** Written instruction **
Exactly the lines from the start of the data through the line containing "from math import acos, atan2, cos, degrees, radians, sin, tan" should be output, with both ends kept and nothing added.

---------- Given data ----------

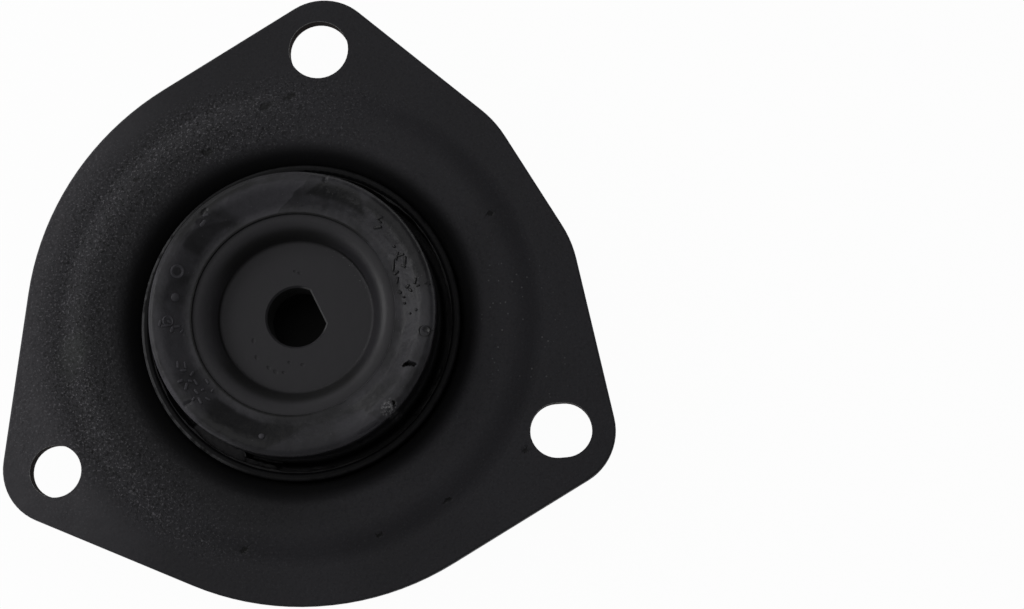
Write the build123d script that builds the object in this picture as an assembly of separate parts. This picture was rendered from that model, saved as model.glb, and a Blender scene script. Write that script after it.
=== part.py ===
from build123d import *
import os
from math import acos, atan2, cos, degrees, radians, sin, tan

# Strut mount in millimetres. The origin is on the rod hole's axis, in the plane of the
# flange face that seats against the car's body. +Z points to the spring side, where the
# damper rod comes in, and the drawn cup hangs below the flange.

# Pressed plate: sheet, bolt holes and blank
plate_thickness = 3.0
bolt_circle_radius = 60.0
top_bolt_angle = 87.5
left_bolt_angle = 212.0
slot_bolt_angle = 337.0
top_hole_diameter = 13.0
left_hole_diameter = 11.0
slot_width = 11.5
slot_length = 13.0
slot_turn = 4.5
lobe_radius = 12.0
top_lobe_shift = (0.9, -0.6)
left_lobe_shift = (0.7, 0.9)
slot_lobe_shift = (-0.6, -0.1)
blank_radius = 60.3
blank_shift = (1.3, 0.5)
blank_edge_radius = 0.5

# Straight trim on one side of the blank, with a short flat between two soft corners
trim_angle = 31.7
trim_reach = 56.7
trim_land = 23.3
trim_corner_radius = 24.0

# Raised shoulder and drawn cup, measured on the sheet's middle, heights above the flange
collar_width = 12.0
shoulder_run = 4.4
shoulder_rise = 1.6
collar_fall = 0.4
shoulder_inside_bend = 6.0
mouth_inside_bend = 3.6
cup_depth = 17.0
cup_inside_bend = 2.0

# Outer sleeve pressed into the cup
sleeve_outer_radius = 34.0
sleeve_thickness = 1.7
sleeve_top_height = 3.0
sleeve_rim_width = 6.0
sleeve_inside_bend = 1.1
sleeve_edge_radius = 0.6

# Core of two equal dished shells, stacked back to back
core_thickness = 4.0
core_seat_height = 7.2
core_dish_depth = 4.2
core_dish_run = 1.9
core_inner_cover = 1.8
core_outer_cover = 3.2
core_floor_bend = 0.8
core_shoulder_bend = 0.2

# D-shaped rod hole through both shells
rod_hole_diameter = 12.6
rod_flat_distance = 4.9
rod_flat_angle = 27.0
rod_hole_chamfer = 0.4

# Rubber body moulded round the core and inside the sleeve
disc_height = 15.0
disc_ring_width = 8.6
disc_edge_radius = 1.4
disc_crown_radius = 3.6
disc_slope_run = 4.2
disc_land_width = 1.6
disc_land_height = 0.5
disc_land_edge = 0.2
disc_land_fillet = 3.0
disc_draft = 0.3
groove_width = 2.6
groove_depth = 7.0
groove_fillet = 1.0
lip_width = 2.6
lip_height = 1.2
lip_clearance = 0.3
lip_fillet = 1.0

# Radii that follow from the sizes above, from the sleeve outwards and then inwards
shoulder_top_radius = sleeve_outer_radius + collar_width
shoulder_foot_radius = shoulder_top_radius + shoulder_run
sleeve_wall = sleeve_outer_radius - sleeve_thickness / 2
sleeve_rim_radius = sleeve_outer_radius - sleeve_rim_width
disc_radius = sleeve_outer_radius - sleeve_thickness - groove_width
seam_radius = disc_radius - disc_ring_width
core_flange_radius = disc_radius - core_outer_cover
core_shoulder_radius = seam_radius - core_inner_cover
core_floor_radius = core_shoulder_radius - core_dish_run
cup_opening_radius = seam_radius + lip_width + lip_clearance

# Heights that follow from the sizes above
cup_floor = plate_thickness - cup_depth
sleeve_foot = cup_floor + sleeve_thickness / 2
core_joint = core_seat_height - core_thickness
shell_floor = core_thickness / 2
shell_flange = shell_floor + core_dish_depth
seam_height = core_dish_depth + core_thickness


def polar(radius, angle):
    """Point at a radius and an angle in degrees in the plane of the flange."""
    return Vector(radius * cos(radians(angle)), radius * sin(radians(angle)))


def belt(circles):
    """Face inside a tight belt that runs anticlockwise round (centre, radius) circles."""
    following = circles[1:] + circles[:1]
    normals = []
    for (centre, radius), (next_centre, next_radius) in zip(circles, following):
        run = next_centre - centre
        heading = degrees(atan2(run.Y, run.X))
        normals.append(heading - degrees(acos((radius - next_radius) / run.length)))
    edges = []
    for index, (centre, radius) in enumerate(circles):
        arrival = normals[index - 1]
        leave = normals[index]
        next_centre, next_radius = following[index]
        edges.append(CenterArc(centre, radius, arrival, (leave - arrival) % 360))
        edges.append(Line(centre + polar(radius, leave), next_centre + polar(next_radius, leave)))
    return make_face(edges)


def beside(points, distance):
    """Corners of the line that runs at a distance to the left of the line through points."""
    corners = [Vector(*point) for point in points]
    normals = [(b - a).rotate(Axis.Z, 90).normalized() for a, b in zip(corners, corners[1:])]
    moved = [corners[0] + normals[0] * distance]
    for corner, before, after in zip(corners[1:], normals, normals[1:]):
        middle = before + after
        moved.append(corner + middle * (distance / middle.dot(before)))
    return moved + [corners[-1] + normals[-1] * distance]


def turns_left(before, corner, after):
    """Whether the line through three points turns left at the middle one."""
    arrival = Vector(*corner) - Vector(*before)
    leave = Vector(*after) - Vector(*corner)
    return arrival.cross(leave).Z > 0


def pressed_sheet(points, inside_bends, thickness):
    """Sheet of one thickness turned about Z, whose middle runs through (radius, height) points.

    Each bend has the given radius on its inner side, and a sheet's thickness more outside.
    """
    lefts = [turns_left(*trio) for trio in zip(points, points[1:], points[2:])]
    left_bends = [b if left else b + thickness for b, left in zip(inside_bends, lefts)]
    right_bends = [b + thickness if left else b for b, left in zip(inside_bends, lefts)]
    left_side = FilletPolyline(beside(points, thickness / 2), radius=left_bends)
    right_side = FilletPolyline(beside(points, -thickness / 2), radius=right_bends)
    ends = [Line(left_side @ end, right_side @ end) for end in (0, 1)]
    section = make_face(left_side.edges() + right_side.edges() + ends)
    return revolve(Plane.XZ * section, Axis.Z)


def bolt_centres():
    """Centres of the top hole, the left hole and the slot."""
    angles = (top_bolt_angle, left_bolt_angle, slot_bolt_angle)
    return [polar(bolt_circle_radius, angle) for angle in angles]


def blank_outline():
    """Outline of the blank: a round disc with three lobes, trimmed straight on one side."""
    top, left, slot = bolt_centres()
    middle = Vector(*blank_shift)
    trim_middle = middle + polar(trim_reach - trim_corner_radius, trim_angle)
    half_land = polar(trim_land / 2, trim_angle + 90)
    return belt(
        [
            (slot + Vector(*slot_lobe_shift), lobe_radius),
            (trim_middle - half_land, trim_corner_radius),
            (trim_middle + half_land, trim_corner_radius),
            (top + Vector(*top_lobe_shift), lobe_radius),
            (middle, blank_radius),
            (left + Vector(*left_lobe_shift), lobe_radius),
            (middle, blank_radius),
        ]
    )


def bolt_holes():
    """Tools that cut the two round holes and the slot through the flange."""
    top, left, slot = bolt_centres()
    sketches = [
        Pos(*top) * Circle(top_hole_diameter / 2),
        Pos(*left) * Circle(left_hole_diameter / 2),
        Pos(*slot) * Rot(0, 0, slot_turn) * SlotOverall(slot_length, slot_width),
    ]
    reach = plate_thickness + shoulder_rise
    return [extrude(sketch, reach, both=True) for sketch in sketches]


def make_mount_plate():
    """Pressed plate: lobed flange, raised shoulder, rolled mouth and drawn cup with its floor."""
    half = plate_thickness / 2
    foot_bend = shoulder_inside_bend + plate_thickness
    foot_turn = atan2(shoulder_rise, shoulder_run)
    joint_radius = shoulder_foot_radius + foot_bend * tan(foot_turn / 2) + blank_edge_radius
    wall = sleeve_outer_radius + half
    shoulder = half + shoulder_rise
    middle = pressed_sheet(
        [
            (joint_radius, half),
            (shoulder_foot_radius, half),
            (shoulder_top_radius, shoulder),
            (wall, shoulder - collar_fall),
            (wall, cup_floor - half),
            (cup_opening_radius, cup_floor - half),
        ],
        [shoulder_inside_bend, shoulder_inside_bend, mouth_inside_bend, cup_inside_bend],
        plate_thickness,
    )
    flange = extrude(blank_outline(), plate_thickness)
    flange = fillet(flange.faces().sort_by(Axis.Z)[-1].edges(), blank_edge_radius)
    flange -= extrude(Circle(joint_radius), plate_thickness)
    return flange + middle - bolt_holes()


def make_outer_sleeve():
    """Sleeve with an inturned rim at its foot, pressed into the cup down to the cup's floor."""
    sleeve = pressed_sheet(
        [(sleeve_wall, sleeve_top_height), (sleeve_wall, sleeve_foot), (sleeve_rim_radius, sleeve_foot)],
        [sleeve_inside_bend],
        sleeve_thickness,
    )
    return fillet(sleeve.faces().sort_by(Axis.Z)[-1].edges(), sleeve_edge_radius)


def rod_hole():
    """Tool that cuts the D-shaped rod hole through both shells of the core."""
    radius = rod_hole_diameter / 2
    beyond = Pos(rod_flat_distance + radius, 0) * Rectangle(2 * radius, 4 * radius)
    profile = Rot(0, 0, rod_flat_angle) * (Circle(radius) - beyond)
    return Pos(0, 0, core_joint) * extrude(profile, core_thickness, both=True)


def core_shell():
    """One dished shell of the core, with its back on the flange plane and no rod hole yet."""
    return pressed_sheet(
        [
            (0, shell_floor),
            (core_floor_radius, shell_floor),
            (core_shoulder_radius, shell_flange),
            (core_flange_radius, shell_flange),
        ],
        [core_floor_bend, core_shoulder_bend],
        core_thickness,
    )


def core_shells():
    """The two shells of the core, back to back on their joint, with no rod hole yet."""
    shell = core_shell()
    return Pos(0, 0, core_joint) * shell, Pos(0, 0, core_joint) * shell.mirror(Plane.XY)


def bore_shell(shell, seat_height):
    """A shell with the rod hole cut, and its edge broken on the face at the seat's height."""
    bored = shell - rod_hole()
    rims = bored.edges().filter_by_position(Axis.Z, seat_height, seat_height)
    near = [rim for rim in rims if rim.bounding_box().diagonal < 2 * rod_hole_diameter]
    return chamfer(near, rod_hole_chamfer)


def ring_corners():
    """Corners of the disc's ring: a land at the seam, the slope and the crown, each with its fillet.

    No fillet is wider than the land or the crown leaves room for.
    """
    land = core_joint + seam_height + disc_land_height
    foot = seam_radius + disc_land_width
    crown = foot + disc_slope_run
    half_turn = tan(atan2(disc_height - land, disc_slope_run) / 2)
    flat = disc_land_width - disc_land_edge
    room = disc_radius - disc_edge_radius - crown
    return [
        (seam_radius, land, disc_land_edge),
        (foot, land, min(disc_land_fillet, flat / half_turn)),
        (crown, disc_height, min(disc_crown_radius, room / half_turn)),
    ]


def make_rubber_body(sleeve, shells):
    """Rubber body: the crowned disc, the groove round it, and the throat with its lip."""
    groove_floor = plate_thickness - groove_depth
    rim = sleeve_rim_radius + sleeve_thickness
    lip = cup_opening_radius - lip_clearance
    lip_end = cup_floor - lip_height
    corners = [
        *ring_corners(),
        (disc_radius, disc_height, disc_edge_radius),
        (disc_radius + disc_draft, groove_floor, groove_fillet),
        (sleeve_wall, groove_floor, 0),
        (sleeve_wall, sleeve_foot, 0),
        (rim, sleeve_foot, 0),
        (rim, cup_floor, 0),
        (lip, cup_floor, 0),
        (lip, lip_end, lip_fillet),
        (seam_radius, lip_end, lip_fillet),
        (seam_radius, core_joint - shell_flange, 0),
        (core_shoulder_radius, core_joint - shell_flange, 0),
        (core_floor_radius, core_joint - shell_floor, 0),
        (core_floor_radius, core_joint + shell_floor, 0),
        (core_shoulder_radius, core_joint + shell_flange, 0),
        (seam_radius, core_joint + shell_flange, 0),
    ]
    points = [(radius, height) for radius, height, _ in corners]
    fillets = [corner_fillet for _, _, corner_fillet in corners]
    section = make_face(FilletPolyline(points, radius=fillets, close=True))
    return revolve(Plane.XZ * section, Axis.Z) - [sleeve, *shells]


sleeve = make_outer_sleeve()
front_shell, back_shell = core_shells()
nodes = {
    "mount_plate": make_mount_plate(),
    "outer_sleeve": sleeve,
    "rubber_insulator": make_rubber_body(sleeve, [front_shell, back_shell]),
    "core_front_shell": bore_shell(front_shell, core_seat_height),
    "core_back_shell": bore_shell(back_shell, core_joint - core_thickness),
}

os.makedirs("parts", exist_ok=True)
for node, shape in nodes.items():
    shape.label = node
    export_step(shape, f"parts/{node}.step")
    print(node, round(shape.volume))
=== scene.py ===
"""Dresses the strut mount: coated steel, the moulded rubber with its marks and flash, a plain studio."""

from math import atan2, cos, degrees, hypot, radians, sin, tan

import bmesh
import bpy
from bpy.props import FloatProperty, FloatVectorProperty, IntProperty, PointerProperty
from mathutils import Matrix, Vector, noise
from mathutils.bvhtree import BVHTree


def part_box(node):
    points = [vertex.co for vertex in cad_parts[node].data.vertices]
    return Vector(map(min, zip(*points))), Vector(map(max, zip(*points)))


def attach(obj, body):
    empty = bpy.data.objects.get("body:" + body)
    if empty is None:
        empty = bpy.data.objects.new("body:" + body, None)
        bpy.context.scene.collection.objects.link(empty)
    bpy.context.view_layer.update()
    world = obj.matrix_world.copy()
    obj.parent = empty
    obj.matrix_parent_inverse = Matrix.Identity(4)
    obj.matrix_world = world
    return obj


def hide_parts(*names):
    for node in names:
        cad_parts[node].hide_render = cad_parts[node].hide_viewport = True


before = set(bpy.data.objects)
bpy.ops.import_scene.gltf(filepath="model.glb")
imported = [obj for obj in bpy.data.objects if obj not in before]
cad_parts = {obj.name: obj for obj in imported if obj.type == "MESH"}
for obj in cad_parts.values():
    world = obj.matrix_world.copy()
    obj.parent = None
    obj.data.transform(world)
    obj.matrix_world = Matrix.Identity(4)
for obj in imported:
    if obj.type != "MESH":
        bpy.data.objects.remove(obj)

bl_info = {
    "name": "Strut mount",
    "version": (1, 0, 0),
    "blender": (4, 5, 0),
    "location": "3D View > Sidebar > Strut mount",
    "description": "Finishes and moulded rubber of a strut mount around its solid model",
    "category": "Object",
}

BODY = "root"
MM = 0.001
FULL_TURN = radians(360)
WHITE = (1, 1, 1, 1)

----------

** Solution below **
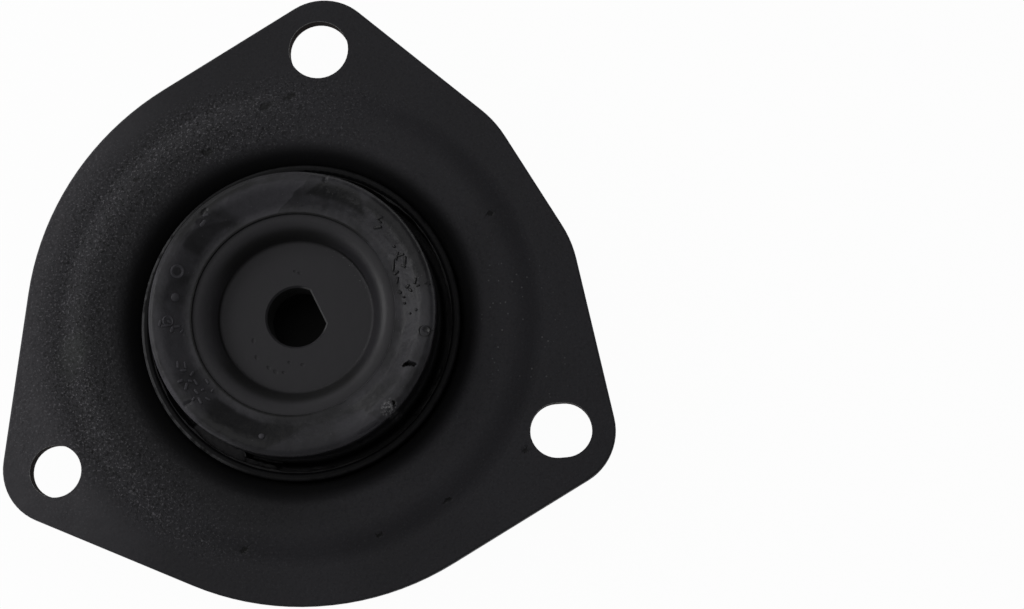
Write the build123d script that builds the object in this picture as an assembly of separate parts. This picture was rendered from that model, saved as model.glb, and a Blender scene script. Write that script after it.
=== part.py ===
from build123d import *
import os
from math import acos, atan2, cos, degrees, radians, sin, tan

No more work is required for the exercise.